Money demand and its determinants in Nepal


Major determinants of money demand are stated below:

1. Total wealth:

This is the analogue of the budget constraint in the usual theory of consumer choice. It is the total that must be divided among various forms of assets. In practice, estimates of total wealth are rarely available, more so when the total wealth is defined to include not merely non-human or physical wealth but also human wealth, that is, the present value of the expected flow of labor income. So income is generally used as a surrogate for wealth. Income, as we know, includes both property income and labor income.

But to serve as a good proxy for wealth, a longer-term concept of income, like Friedman’s concept of ‘permanent income’, should be used in place of the current income. The emphasis on income as a surrogate for wealth, rather than as a measure of the ‘work’ to be done by money, has been claimed by Friedman as the basic conceptual difference between his formulation of the demand for money and the earlier formulations, both neoclassical and Keynesian, concerned with the transactions approach to the demand for money.   

2. The division of wealth between human and non-human forms:

Since total wealth is assumed to include human wealth and institu­tional constraints limit narrowly the conversion of human into non-human wealth or the reverse, Friedman hypothesizes the fraction of total wealth that is in the form of non-human wealth to be an additional important variable. In particular, he hypothesizes the demand for money to be a declining function of the aforesaid fraction, as it is much easier to sell or purchase non-human than human wealth.

3. The expected rates of return on money and other assets:


This is the analogue of the prices of a commodity and its substitutes and complements in the theory of consumer demand. The nominal rate of return on money may be zero as on currency or positive as it is on savings deposits, a large part of which is counted as demand deposits, or even negative, if current-account deposits are subject to net service charges. The nominal rate of return on other assets consists of two parts: first, any currently paid yield or cost, such as interest on bonds, dividends on equities and storage costs on physical assets, and second, expected changes in their nominal prices.

It is through the second part (of expected capital gains or losses) that Keynes had introduced his speculative demand for money. Keynes, however, had considered only bonds as the competing non-money asset. Or, more correctly speaking, he had treated bonds as representing all long-term financial assets. Thus interpreted, the really novel and important feature of Friedman’s formulation is the extension of the margin of substitution for money to stocks of (durable) goods. Obviously, for them the expected rate of change of prices (adjusted for storage costs) gives the appropriate rate of return, and this becomes especially important under conditions of inflation or deflation:

4. Other variables:


Besides the above, there may be other variables that affect the utility attached to the services of money relative to those rendered by other assets, and so should be included in the demand function for money.
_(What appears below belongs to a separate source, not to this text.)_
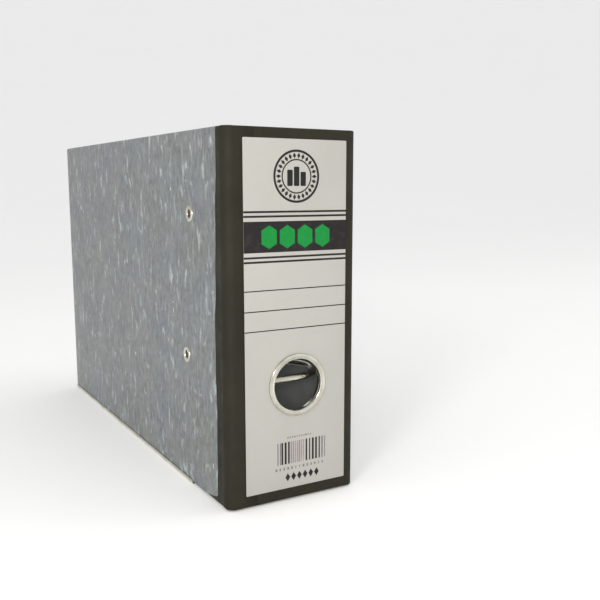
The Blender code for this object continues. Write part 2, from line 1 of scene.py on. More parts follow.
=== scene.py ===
# %% [markdown]
# # A lever arch file, upright and closed
#
# The file is three stiff boards, hinged by cloth, with a steel arch mechanism riveted to one of them.
# The hard facts (sizes, places, joints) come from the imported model, the frame. This script adds what
# makes it look real: paper that turns round the edges of the boards, cloth that bends at the folds,
# rolled metal edges, print, and materials that are worked out by nodes.

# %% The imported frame
from math import cos, pi, radians, sin

import bmesh
import bpy
from mathutils import Matrix, Vector


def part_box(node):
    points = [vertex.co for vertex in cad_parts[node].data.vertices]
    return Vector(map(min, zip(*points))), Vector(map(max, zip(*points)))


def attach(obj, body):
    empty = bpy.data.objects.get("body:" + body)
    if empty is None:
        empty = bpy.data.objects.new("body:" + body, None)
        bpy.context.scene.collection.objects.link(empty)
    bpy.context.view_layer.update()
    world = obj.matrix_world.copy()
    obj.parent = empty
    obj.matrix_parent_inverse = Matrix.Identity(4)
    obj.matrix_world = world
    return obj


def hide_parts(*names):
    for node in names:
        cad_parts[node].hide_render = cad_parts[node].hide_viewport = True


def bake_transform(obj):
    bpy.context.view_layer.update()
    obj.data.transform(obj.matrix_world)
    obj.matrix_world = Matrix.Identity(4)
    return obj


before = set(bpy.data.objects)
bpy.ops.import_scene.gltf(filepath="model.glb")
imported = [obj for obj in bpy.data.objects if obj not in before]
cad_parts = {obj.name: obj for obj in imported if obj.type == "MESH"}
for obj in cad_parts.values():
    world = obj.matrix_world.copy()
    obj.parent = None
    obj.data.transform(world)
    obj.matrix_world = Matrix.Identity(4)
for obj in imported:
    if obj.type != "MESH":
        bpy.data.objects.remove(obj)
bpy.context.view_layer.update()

# %% [markdown]
# ## Places read from the frame
#
# Nothing is measured twice. The faces of the case, the axes of the posts, the bow and the lever are all
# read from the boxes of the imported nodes, so the fine pieces land on the plain ones.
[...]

One such variable suggested by Friedman is ‘the degree of economic stability expected to prevail in the future’.
According to him, wealth-holders are likely to attach considerably more value to liquidity when they expect economic conditions to be unstable than when they expect them to be highly stable. However, it is difficult to express this variable quantitatively.
Friedman’s theory of the demand function for money for an individual wealth-holder is summed up symbolically below:

(M/p)d =f(y,w;rm,rb,repe;u)

where M, P, and y have the same meaning as in the foregoing except that they relate to a single wealth-holder; w is the fraction of wealth in a non-human form (or, alternatively, the fraction of income derived from the property); rm is the expected rate of return on money; rb is the rate of return on fixed-value securities, including expected changes in their prices; re is the expected rate of return on equities, including expected changes in their price; pe is the expected rate of change in prices of goods and hence the expected rate of return on real assets (unadjusted for storage costs); and u is a symbol for whatever variables other than income that may affect the utility attached to the services of money.

Equation (11.5) can be regarded as giving the aggregate demand function for money, with, M, y, and w referring to aggregate magnitudes if we are willing to assume that the amount of money demanded depends merely on the aggregate or average value of y and w and not their distribution among households (and firms). The assumption is commonly made in deriving almost all macro relations from their micro counterparts.